The beck was in such a sorry state, and was indeed rather depressing being typical of what the entire Eden system has been allowed to become, so severely degraded by agricultural activity.  Contradictory, really, when one considers that the entire system is not only a SSSI, but also a rare example of an English European Special Area of Conservation.  Plainly, these designations have meant little for the conservation of this special river system.

crowfoot

With help and advice from numerous organisations, including Eden Rivers Trust, Woodland Trust, Environment Agency and Cumbria Wildlife Trust, we began our dream of restoring the beck into an exemplar, natural site, centred on its ability to sustain a wild trout population.  In the first instance this involved planting the banks with indigenous trees such as alder, ash, willow and hazel so that the sensitive substrate could be stabilised, particularly in light of the expected increased fluctuations between drought and flood. Soon after this, we attained permission to transplant some ranunculus from a site lower downstream.  We saw this as the ‘core’ activity, and ventured out from here into a much larger planting on one, hilly side of the beck with tree species as advised by the Woodland Trust, largely of oak, ash, rowan, birch and field maple.  On the other side of the beck, Cumbria Wildlife Trust are helping to restore a wild hay meadow (now very rare in England), and even this is buffered by the alder and willow already established along the banks.  And then, suddenly, we made a remarkable discovery…
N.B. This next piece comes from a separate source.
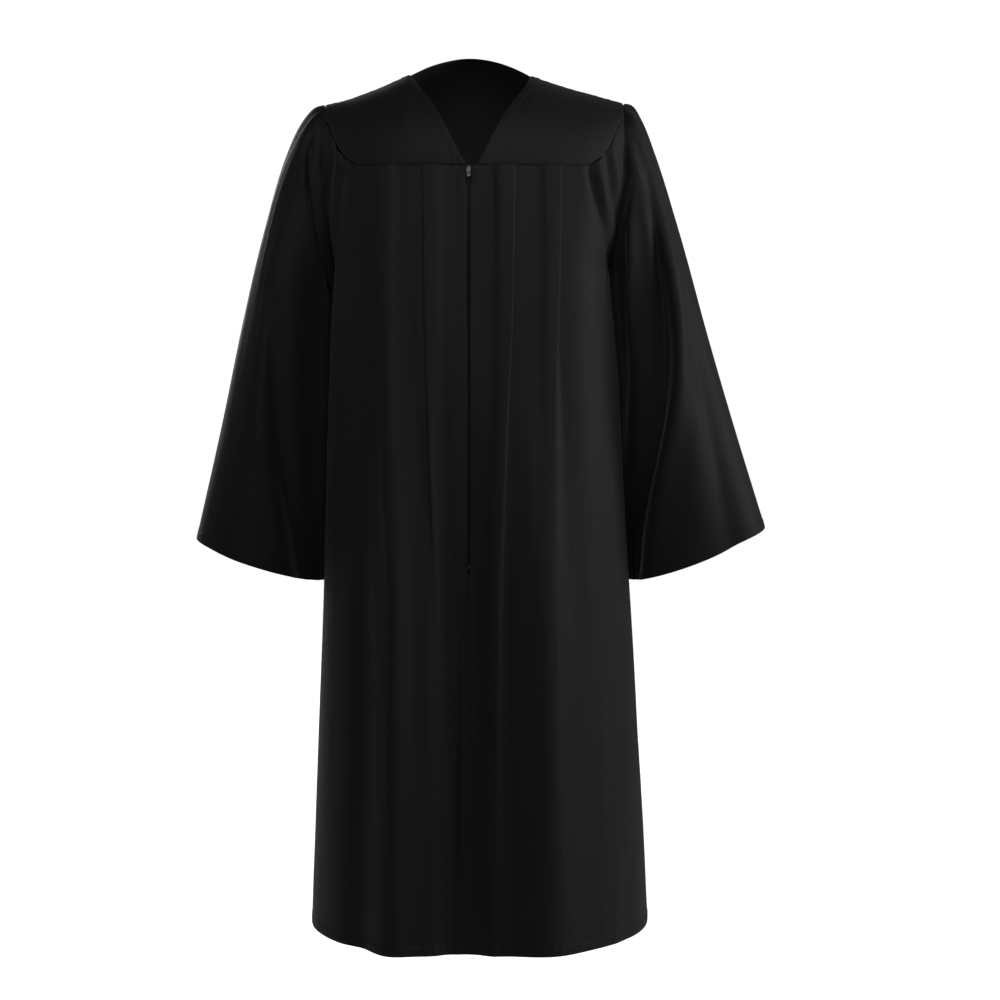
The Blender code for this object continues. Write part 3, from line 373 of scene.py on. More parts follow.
# %% [markdown]
# ## Pleats and folds
# Under the yoke each half has two knife pleats, pressed flat, which come undone on the way down and
# open into soft steps. Lower down the cloth hangs in long folds. Both are sections that change with
# the height: a pleat's section folds back over itself, and a long fold is a smooth swell or dip.

# %% Tables of the pleats
# Knife pleats under the yoke. x is the folded edge, lap the cloth folded under it, open how far the
# fold has come undone, and height how proud it then stands.
PLEATS = {
    ("front", "right"): (
        table(
            "z x lap open height",
            ((-0.131, 0.0645, 0.020, 0.0, 0.005), (-0.30, 0.0625, 0.016, 0.2, 0.006),
             (-0.50, 0.056, 0.010, 0.5, 0.006), (-0.765, 0.0443, 0.006, 0.7, 0.004),
             (-1.24, 0.0292, 0.005, 0.75, 0.004)),
        ),
        table(
            "z x lap open height",
            ((-0.131, 0.128, 0.020, 0.0, 0.005), (-0.30, 0.126, 0.016, 0.2, 0.006),
             (-0.52, 0.119, 0.010, 0.6, 0.007), (-0.765, 0.104, 0.006, 1.0, 0.004),
             (-1.24, 0.112, 0.004, 1.0, 0.002)),
        ),
    ),
    ("front", "left"): (
        table(
            "z x lap open height",
            ((-0.131, 0.0645, 0.020, 0.0, 0.005), (-0.32, 0.0615, 0.016, 0.2, 0.006),
             (-0.50, 0.053, 0.010, 0.45, 0.006), (-0.765, 0.0421, 0.006, 0.65, 0.005),
             (-1.24, 0.0364, 0.005, 0.7, 0.004)),
        ),
        table(
            "z x lap open height",
            ((-0.131, 0.130, 0.020, 0.0, 0.005), (-0.32, 0.1265, 0.014, 0.25, 0.005),
             (-0.53, 0.1215, 0.008, 0.8, 0.005), (-0.765, 0.118, 0.006, 1.0, 0.002),
             (-1.24, 0.124, 0.004, 1.0, 0.001)),
        ),
    ),
    ("back", "right"): (
        table(
            "z x lap open height",
            ((-0.131, 0.048, 0.020, 0.0, 0.005), (-0.40, 0.050, 0.012, 0.6, 0.006),
             (-0.765, 0.053, 0.006, 1.0, 0.007), (-1.24, 0.060, 0.004, 1.0, 0.005)),
        ),
        table(
            "z x lap open height",
            ((-0.131, 0.118, 0.020, 0.0, 0.005), (-0.36, 0.120, 0.012, 0.5, 0.006),
             (-0.765, 0.126, 0.006, 1.0, 0.006), (-1.24, 0.138, 0.004, 1.0, 0.006)),
        ),
    ),
    ("back", "left"): (
        table(
            "z x lap open height",
            ((-0.131, 0.048, 0.020, 0.0, 0.005), (-0.36, 0.049, 0.012, 0.6, 0.006),
             (-0.765, 0.050, 0.006, 1.0, 0.006), (-1.24, 0.054, 0.004, 1.0, 0.006)),
        ),
        table(
            "z x lap open height",
            ((-0.131, 0.118, 0.020, 0.0, 0.005), (-0.42, 0.122, 0.012, 0.6, 0.005),
             (-0.765, 0.132, 0.006, 1.0, 0.007), (-1.24, 0.150, 0.004, 1.0, 0.005)),
        ),
    ),
}
# One knife pleat across its folded edge, pressed shut and come open. t is the place along the
# cloth from the folded edge, n how far it stands out. Pressed t counts laps and then millimetres.
PLEAT = table(
    "laps shut_t shut_n open_t open_n",
    ((-1, -12.0, 0.0, -30.0, 0.00), (-1, -2.0, 4.2, -17.0, 0.45), (-0.5, 0.0, 4.8, -9.0, 0.85),
     (0, -1.5, 4.8, -3.0, 1.00), (0, 0.0, 3.6, 1.0, 0.96), (0, -1.5, 2.4, 4.0, 0.80),
     (-1, 1.5, 2.4, 8.0, 0.50), (-1, 0.0, 1.2, 12.0, 0.25), (-1, 1.5, 0.0, 17.0, 0.08),
     (-0.3, 0.0, 0.0, 23.0, 0.00), (0, 9.0, 0.0, 32.0, 0.00)),
)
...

It was last year in the middle of the wet, cool summer, but on a sunny, calm afternoon.  The crowfoot carpeted the surface of the beck, a catastrophe of white flowers, laced with meanders and channels of beautifully clear, swift flow.  I stood at the downstream limit, entranced by the vision before me.  Various caddis, upwing and stonefly species were simultaneously hatching and I could see three separate trout rising frantically; more, in fact, than I had ever previously seen on this entire section.  In the clear channels the gravel shone white, orange and yellow, so manifestly contrasting the former green swathe of filamentous algae that had consumed the beck before the re-establishment of the crowfoot.  Auspiciously, this was the first time I had ever taken a rod with me to the beck.  I had set up a tenkara with a plume tip, a lovely system for approaching fish on a small river at close range with a delicate presentation of the fly.  I walked very slowly upstream, using the cover of the bank side foliage to screen me.  A little way upstream of the enormous ash is a little rapid, above which is a typical glide tail, fringed with crowfoot.  In the fast water here I half-saw, half-imagined a rise.  I had noticed plenty of upwings dropping down over the glide and observed that the position of the possible rise was, indeed, central to the feed lane, so this is where a trout should have been.

Wild troutOn my knees at the water’s edge, I cast short a few times, judging the range and approach angle, before putting the fly right on the throat of fast water up from the suspected fish.  It dropped on the current mere inches before being whisked away by another imperceptible rise.  I tightened and instinctively steered the fish down through the glide and then lifted as it approached the crowfoot in front of me.  It slid up among the flowers and lay on its side.  As I fumbled for the camera I couldn’t take my eyes off this tiny treasure of a fish; my most precious trout of the year, a completely wild fish that had been nurtured in the restored beck.  It seemed to highlight just what is possible with just a little bit of thought and care for a river – mostly actually just keeping at bay the devastating effects of the agricultural abyss that is today’s Eden valley (and, in truth, almost all river valleys in England).

And this is the great, heart-warming discovery.  Trout and their habitats are enormously resilient.  Take away any constraint that is doing damage and they will recover.  In the end, apart from a rudimentary bit of help from us, this short section of beck now looks after itself. Drought and floods will continue to take their episodic toll, and we are always worried about the pollution from the farm upstream, but so far we have observed the beck burst with life again, reaching as stable a state as is possible in such a short section of river.  More so than the carpet of crowfoot flowers, and the yellow hay rattle in the meadow, or the alders and willows beginning to bind the banks, the image of my little trout exemplifies this beautiful ability of nature to recover.  It has showed me how the frontier of conservation is the most worthwhile frontier of all.